Wear it. Collect it. Store it. Retire on it?

With gold prices soaring 20 percent this year, investors, like 59-year-old litigator Ed Rose, want to put more of the precious metal into their retirement portfolio.

“Absolutely, it’s the best hedge,” said Rose.

Rose has one-fifth of his IRA invested in gold, mostly through exchange-traded funds, a strategy that the San Diego attorney argues is the best way to protect his nest egg.

“Gold used to be a hedge against inflation,” he said. “Now gold is a hedge against a falling dollar.”

"With gold prices soaring 20 percent this year, investors are putting more of the precious metal into their retirement portfolio."

And due to some of recent actions of the Federal Reserve to stimulate the economy, “Cash is no longer the ‘safe haven’ it used to be,” said financial advisor Ivory Johnson.

“They’re [the Federal Reserve is] essentially diluting the currency in an effort to expand the economy by creating new liquidity in the market,” Johnson added. “That’s unsustainable. So as more quantitative easing goes forward, we’ll see gold go higher.”

As with most retirement investment decisions, investors should factor in their age and ultimate goals. Also, know that the booming price of gold bullion may not give your portfolio a boost unless you know where to invest.

Most traditional IRA plans won’t let you buy the physical gold.
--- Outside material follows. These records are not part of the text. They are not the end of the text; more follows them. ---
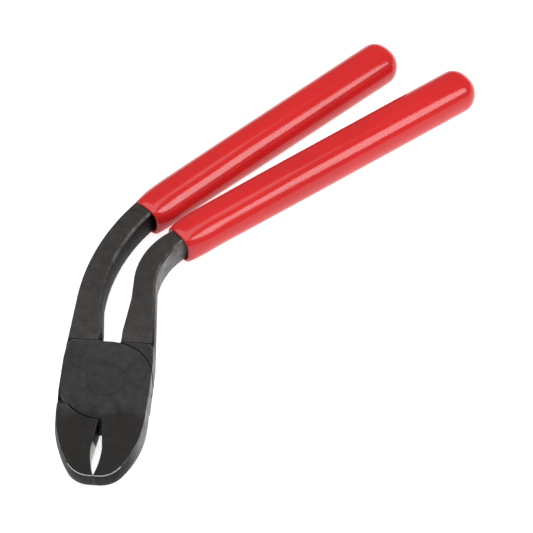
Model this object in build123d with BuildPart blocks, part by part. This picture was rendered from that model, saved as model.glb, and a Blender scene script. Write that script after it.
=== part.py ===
from build123d import *
from math import asin, cos, degrees, radians, sin
import os

# Lap-joint pliers with bent handles, short meeting jaws and dipped grips, in millimetres.
# The tool lies flat: Z is the pivot axis, the jaws point to -Y and the handles bend over to +X.
# The origin is where the pivot axis leaves the underside of the head.

# Head and lap joint
thickness = 11.0  # over the two ground faces of the head
head_width = 30.0
head_top = 15.4  # from the pivot axis to the shoulder where the handles leave the head
head_draft = 6.0  # degrees, on the forged side walls
corner_width = 2.6  # the corners of the shoulder are cut off, this far across
corner_height = 2.6  # and this far down
head_waist = 0.4  # the head narrows by this on each side towards the shoulder
lap_radius = 14.85  # the round end of each half lap
lap_gap = 0.25  # between a round end and the shoulder that surrounds it
face_gap = 0.06  # between the two lap faces
side_relief = 2.7  # the levers' sides keep this far from the pivot's level, so they can turn
plate_corner = -5.4  # height at which the side of a plate meets its round end
horn_height = -10.35  # height of the flat end of a jaw's shoulder

# Jaws
jaw_length = 35.3  # from the pivot axis to the tips
tip_thickness = 5.4
slope_start = -10.5  # height at which the jaw faces begin to slope
jaw_half_width = 14.8  # where the long side curve starts
jaw_curve_start = -11.4
jaw_curve_radius = 36.0
jaw_curve_turn = 34.0  # degrees turned by the side curve before the nose
side_flat_start = -18.5  # height where the flat ground on the upper lever's jaw begins
side_flat_lean = 15.2  # degrees, how far the flat leans in towards the tip
root_gap = 0.55  # half the gap between the jaws, at the lap circle
belly_gap = 1.75  # half the gap at its widest
belly_height = -25.2
throat_gap = 1.3  # half the gap midway from its widest place to the tips
throat_height = -30.0
tip_gap = 0.02  # half the gap between the closed tips
tip_land = 0.6  # length over which the closed tips keep this gap

# Rivet
rivet_radius = 4.5
rivet_head_radius = 6.2
rivet_head_depth = 1.8
rivet_clearance = 0.05  # in the lever that turns on it

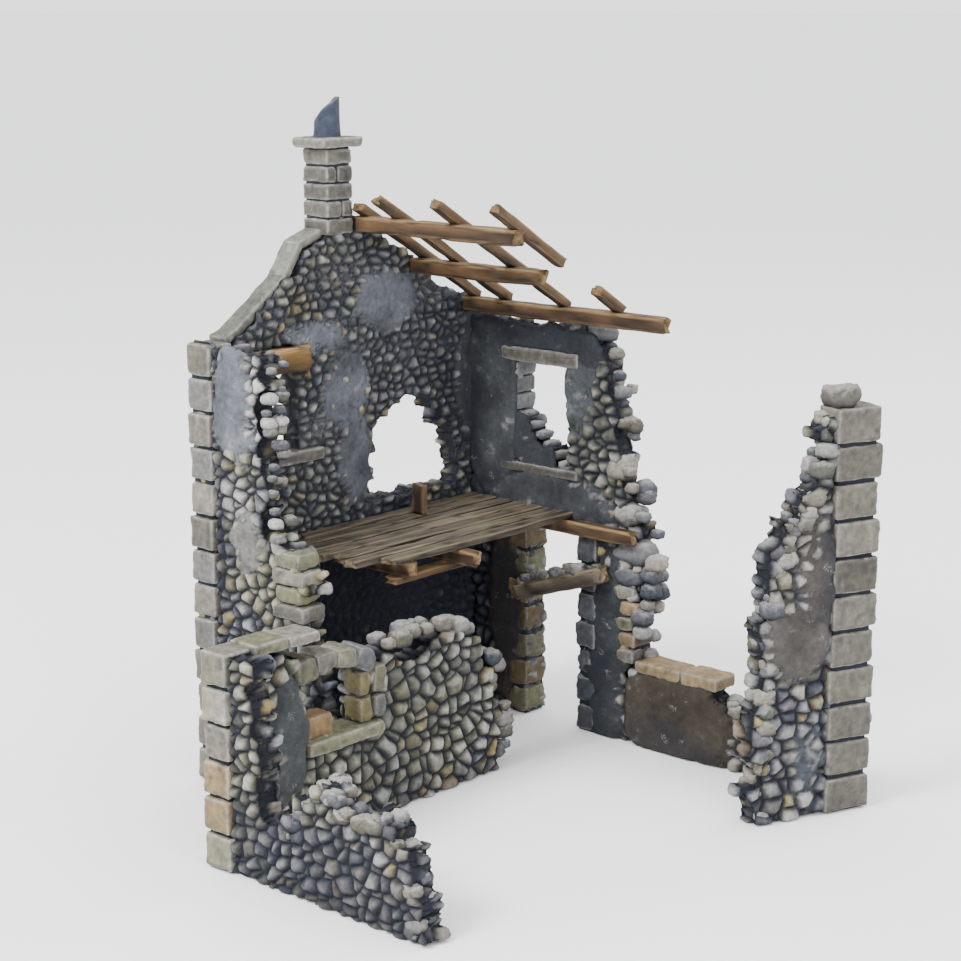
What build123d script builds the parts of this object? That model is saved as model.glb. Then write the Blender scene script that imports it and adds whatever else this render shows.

But if you want to go that route, you’ll need to set up a “self-directed” IRA with a custodian that works with reputable gold dealers. You can then transfer money from an existing IRA to a new gold account. Once you buy the coins or bars, the new IRA custodian will ship the gold to a depository to be held on behalf of your IRA.

Want an easier route? Follow the example of Ed Rose, by investing in gold stocks, mutual funds or exchange-traded funds [ETFs] in a regular IRA.

Investing that way can take some of the guesswork out of “mining” for gold.